Once in a great while, he/she might drop a small box behind my bushes next to the door. I do appreciate that he/she is delivering my mail. I also appreciate the men who pick up my garbage twice a week. I, personally don’t feel it is necessary for me to tip or give a holiday gift to people I don’t have any interaction with and who are well paid to do their jobs.
I absolutely agree that teachers deserve a holiday THANK YOU in the form of a gift. I applaud all that you do. I also agree that it should be well thought out and something that the teacher would appreciate.

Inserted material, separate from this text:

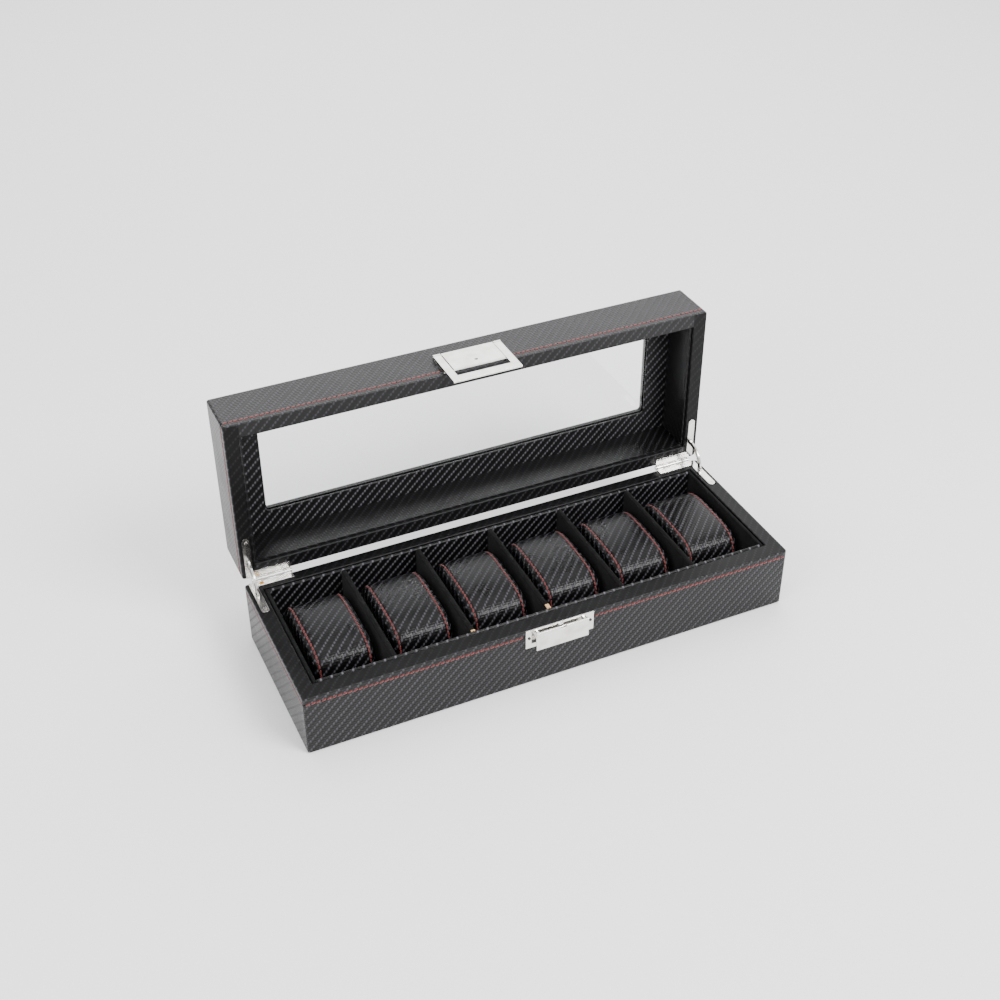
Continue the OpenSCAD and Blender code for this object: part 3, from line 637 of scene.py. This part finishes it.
def sewCushion(piece, centre):
    bm = bmesh.new()
    bm.from_mesh(piece.data)
    bmesh.ops.smooth_vert(bm, verts=bm.verts, factor=0.5, use_axis_x=True, use_axis_y=True, use_axis_z=True)
    for side in (-1, 1):
        for offset in cushion["seamCuts"]:
            x = centre.x + side * (cushion["seamX"] + offset) * mm
            everything = bm.verts[:] + bm.edges[:] + bm.faces[:]
            bmesh.ops.bisect_plane(bm, geom=everything, dist=1e-6, plane_co=(x, 0, 0), plane_no=(1, 0, 0))
    bm.normal_update()
    for vertex in bm.verts:
        away = abs(abs(vertex.co.x - centre.x) / mm - cushion["seamX"])
        if away < cushion["seamReach"]:
            pull = cushion["seamDepth"] * math.exp(-(away / cushion["seamSpread"]) ** 2)
            outward = Vector((0, vertex.normal.y, vertex.normal.z))
            vertex.co -= outward * pull * mm
    # cloth lengths round the roll give the weave its place on it
    layer = bm.loops.layers.uv.new("wrap")
    turns = 360
    section = [rollPoint(2 * math.pi * i / turns) for i in range(turns + 1)]
    lengths = [0]
    for start, end in zip(section, section[1:]):
        lengths.append(lengths[-1] + (end - start).length)
    for face in bm.faces:
        mid = face.calc_center_median() - centre
        midTurn = math.atan2(mid.z, -mid.y) % (2 * math.pi)
        for loop in face.loops:
            p = loop.vert.co - centre
            if abs(face.normal.x) > 0.8:
                loop[layer].uv = (p.y, p.z)
                continue
            turn = math.atan2(p.z, -p.y) % (2 * math.pi)
            if turn - midTurn > math.pi:
                turn -= 2 * math.pi
            elif midTurn - turn > math.pi:
                turn += 2 * math.pi
            at = turn / (2 * math.pi) * turns
            low = math.floor(at)
            base = lengths[low % turns] + (low // turns) * lengths[-1]
            span = lengths[low % turns + 1] - lengths[low % turns]
            loop[layer].uv = (clothAcross(p.x / mm) * mm, (base + (at - low) * span) * mm)
    bm.to_mesh(piece.data)
    bm.free()
    for face in piece.data.polygons:
        face.use_smooth = True


# stitches on the two seams, laid where rays from outside meet the cover
def stitchCushion(name, piece, centre, index):
    bm = bmesh.new()
    bm.loops.layers.uv.new("wrap")
    graph = bpy.context.evaluated_depsgraph_get()
    cover = BVHTree.FromObject(piece, graph)
    chance = random.Random(40 + index)
    for side in (-1, 1):
        x = centre.x + side * cushion["seamX"] * mm
        points = []
        for i in range(720):
            ray = rollPoint(2 * math.pi * i / 720)
            start = Vector((x, centre.y, centre.z)) + ray * 1.6 * mm
            hit, normal, _, _ = cover.ray_cast(start, -ray.normalized())
            if hit:
                points.append((hit, normal))
        total = sum((points[i][0] - points[i - 1][0]).length for i in range(len(points)))
        count = round(total / (cushion["stitchPitch"] * mm))
        travelled, nextAt = 0, chance.uniform(0, 1) * mm
        for i in range(1, len(points)):
            gap = points[i][0] - points[i - 1][0]
            travelled += gap.length
            if travelled >= nextAt:
                nextAt += total / count
                hit, normal = points[i]
                outward = Vector((0, normal.y, normal.z)).normalized()
                along = gap.normalized()
                along = (along - outward * along.dot(outward)).normalized()
                spread, sway = stitch["lengthSpread"], cushion["slantSpread"]
                length = cushion["stitchLength"] + chance.uniform(-spread, spread)
                slant = side * cushion["stitchSlant"] + chance.uniform(-sway, sway)
                addStitch(bm, hit + outward * cushion["stitchRise"] * mm, along, outward, length, slant,
                          cushion["stitchHalfWidth"])
    finishPiece(name, bm, [thread], f"cushion_{index}", weighted=False, sharp=80)


def makeCushion(index):
    bm, centre = cutRoll(index)
    mesh = bpy.data.meshes.new(f"pillow_{index}")
    bm.to_mesh(mesh)
    bm.free()
    piece = bpy.data.objects.new(f"pillow_{index}", mesh)
    scene.collection.objects.link(piece)
    puff(piece, index)
    smooth = piece.modifiers.new("oneSubdivision", "SUBSURF")
    smooth.levels = smooth.render_levels = 1
    applyModifiers(piece)
    sewCushion(piece, centre)
    piece.data.materials.clear()
    piece.data.materials.append(carbonPillow)
    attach(piece, f"cushion_{index}")
    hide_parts(f"cushion_{index}", f"cushion_core_{index}")
    stitchCushion(f"pillow_thread_{index}", piece, centre, index)


for index in range(1, cushion["count"] + 1):
    makeCushion(index)
    print("cushion", index, "made")


# The stamped metalwork, each part with its edges broken, in mm and degrees
metal = {
    "edge": 0.12, "leafEdge": 0.2, "segments": 2, "corner": 35, "brassX": -149.6, "brassY": 52.95,
    "brassReach": 2,
}


def makeMetal(nodeName, pieceName, body, width, materials):
    bm = nodeCopy(nodeName)
    edges = [e for e in bm.edges if e.is_manifold and e.calc_face_angle(0) > math.radians(metal["corner"])]
    bmesh.ops.bevel(bm, geom=edges, offset=width * mm, offset_type="OFFSET", affect="EDGES",
                    segments=metal["segments"], profile=0.5, material=-1, clamp_overlap=True)
    bmesh.ops.recalc_face_normals(bm, faces=bm.faces)
    piece = finishPiece(pieceName, bm, materials, body)
    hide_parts(nodeName)
    return piece


hardware = [
    ("left_base_leaf", "hinge_leaf_base_left", "base"), ("right_base_leaf", "hinge_leaf_base_right", "base"),
    ("left_hinge_pin", "hinge_pin_left", "base"), ("right_hinge_pin", "hinge_pin_right", "base"),
    ("left_lid_leaf", "hinge_leaf_lid_left", "lid"), ("right_lid_leaf", "hinge_leaf_lid_right", "lid"),
    ("lid_hinge_screws", "hinge_screws_lid", "lid"),
    ("catch_plate", "catch_back_plate", "base"), ("catch_pin", "catch_pivot", "base"),
    ("catch_spring", "catch_leaf_spring", "base"), ("catch_nails", "catch_brads", "base"),
    ("hasp_plate", "hasp_back_plate", "lid"), ("hasp_pin", "hasp_pivot", "lid"),
    ("hasp_nails", "hasp_brads", "lid"),
    ("hasp_loop", "hasp_swing_loop", "hasp_loop"), ("catch_lever", "catch_flip_lever", "catch_lever"),
    ("left_stay", "quadrant_stay_left", "left_stay"), ("right_stay", "quadrant_stay_right", "right_stay"),
]
for nodeName, pieceName, body in hardware:
    width = metal["leafEdge"] if nodeName.endswith("_leaf") else metal["edge"]
    makeMetal(nodeName, pieceName, body, width, [shadedBrad] if nodeName == "catch_nails" else [nickel])
baseScrews = makeMetal("base_hinge_screws", "hinge_screws_base", "base", metal["edge"], [nickel, brass])
for face in baseScrews.data.polygons:
    offX, offY = face.center.x - metal["brassX"] * mm, face.center.y - metal["brassY"] * mm
    if math.hypot(offX, offY) < metal["brassReach"] * mm:
        face.material_index = 1
print("metalwork made")


# Bare board where the front top corners of two dividers have worn, in mm
wear = {"width": 2.6, "proud": 0.06, "rounding": 0.45, "roughLow": -0.09, "roughHigh": 0.03}


def makeBareCorner(number, drop, depth):
    low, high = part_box(f"divider_{number}")
    centreX = (low.x + high.x) / 2
    bm = bmesh.new()
    size = Matrix.Diagonal((wear["width"] * mm, depth * mm, drop * mm, 1))
    spot = Vector((centreX, low.y + (depth / 2 - wear["proud"]) * mm,
                   high.z - (drop / 2 - wear["proud"]) * mm))
    bmesh.ops.create_cube(bm, size=1, matrix=Matrix.Translation(spot) @ size)
    bmesh.ops.bevel(bm, geom=bm.edges[:], offset=wear["rounding"] * mm, offset_type="OFFSET",
                    affect="EDGES", segments=3, profile=0.5, material=-1, clamp_overlap=True)
    bmesh.ops.subdivide_edges(bm, edges=bm.edges[:], cuts=2, use_grid_fill=True)
    chance = random.Random(number)
    for vertex in bm.verts:
        vertex.co += vertex.normal * chance.uniform(wear["roughLow"], wear["roughHigh"]) * mm
    finishPiece(f"divider_core_{number}", bm, [fibreboard], "base", weighted=False, sharp=60)


makeBareCorner(2, 1.9, 1.7)
makeBareCorner(3, 3.0, 4.2)


# Finishes on the parts that keep their drawn shape
finishes = {
    "base_underlay": felt, "tray_floor": suede, "liner_left": suede, "liner_right": suede,
    "liner_front": carbonCard, "liner_rear": carbonCard, "glass_retainer": carbonCard,
    "lid_lining": liningFilm, "lid_glass": glass,
}
for number in range(1, 6):
    finishes[f"divider_{number}"] = suede
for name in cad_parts:
    if name.endswith("_board") or name == "lid_top_frame":
        finishes[name] = blackedBoard
for name, finish in finishes.items():
    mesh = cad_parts[name].data
    mesh.materials.clear()
    mesh.materials.append(finish)

# padded cards have rounded edges, in mm, which catch a thin line of light
cardEdges = {f"divider_{number}": 0.8 for number in range(1, 6)}
cardEdges.update({
    "liner_left": 0.7, "liner_right": 0.7, "liner_front": 0.5, "liner_rear": 0.5, "glass_retainer": 0.4,
})
for name, width in cardEdges.items():
    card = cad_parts[name]
    weld = card.modifiers.new("joinCorners", "WELD")
    weld.merge_threshold = 0.001 * mm
    bevel = card.modifiers.new("roundedEdge", "BEVEL")
    bevel.width = width * mm
    bevel.segments = 4
    bevel.limit_method = "ANGLE"
print("finishes set")


# Floor, light and camera
floorMesh = bpy.data.meshes.new("studio_floor")
bm = bmesh.new()
bmesh.ops.create_grid(bm, x_segments=1, y_segments=1, size=6)
bm.to_mesh(floorMesh)
bm.free()
studioFloor = bpy.data.objects.new("studio_floor", floorMesh)
scene.collection.objects.link(studioFloor)
paper, _, paperShader = startMaterial("paper_backdrop_matt", Roughness=0.9)
paperShader.inputs["Base Color"].default_value = linear("#fafafa")
floorMesh.materials.append(paper)

world = bpy.data.worlds.new("studio_white")
world.use_nodes = True
world.node_tree.nodes["Background"].inputs[0].default_value = (1, 1, 1, 1)
world.node_tree.nodes["Background"].inputs[1].default_value = 1.1
scene.world = world


def softbox(name, at, aim, size, power):
    light = bpy.data.lights.new(name, "AREA")
    light.shape = "RECTANGLE"
    light.size, light.size_y = size
    light.energy = power
    lamp = bpy.data.objects.new(name, light)
    lamp.location = at
    lamp.rotation_euler = (Vector(aim) - Vector(at)).to_track_quat("-Z", "Y").to_euler()
    scene.collection.objects.link(lamp)


softbox("key_softbox", (0.55, -0.94, 1.2), (0, 0, 0.05), (0.7, 0.6), 30)
softbox("left_softbox", (-1.3, -0.35, 0.75), (0, 0, 0.05), (1.2, 0.9), 16)
softbox("top_softbox", (0.2, 0.5, 1.5), (0, 0, 0.05), (1.4, 1.0), 8)
softbox("rear_softbox", (0.5, 1.2, 0.95), (0, 0, 0.08), (1.7, 1.1), 14)

view = {
    "azimuth": -24.59, "elevation": 36.19, "roll": -0.25, "distance": 877.27, "aim": (-13.14, 0, 98.53),
    "lens": 53.08,
}
azimuth, elevation, roll = (math.radians(view[k]) for k in ("azimuth", "elevation", "roll"))
back = Vector((math.sin(azimuth) * math.cos(elevation), -math.cos(azimuth) * math.cos(elevation),
               math.sin(elevation)))
level = Vector((math.cos(azimuth), math.sin(azimuth), 0))
upward = back.cross(level)
right = level * math.cos(roll) + upward * math.sin(roll)
up = upward * math.cos(roll) - level * math.sin(roll)
camData = bpy.data.cameras.new("studio_camera")
camData.lens = view["lens"]
camData.sensor_width = 36
camera = bpy.data.objects.new("studio_camera", camData)
turn = Matrix((right, up, back)).transposed().to_4x4()
camera.matrix_world = Matrix.Translation((Vector(view["aim"]) + back * view["distance"]) * mm) @ turn
scene.collection.objects.link(camera)
scene.camera = camera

I just don’t think it is appropriate to complain about a gift simply because you feel it isn’t worthy.
18. Kymberly said:
March 18, 2009 @ 9:36 am
How did I miss this in December?
Honestly, I have been known to write a carefully crafted letter to my child’s teacher at the close of the year, and even flatter myself to share the fact that one teacher told me, much later, that she treasured and often re-read it to remind herself what she loves about teaching.
That said, my “gift” to my child’s teacher is that every day I send them a student well-fed, well-rested, well-disciplined, clean, prepared and ready to learn.
Everything else should be considered icing on the cake - with or without last year’s sparkly candles.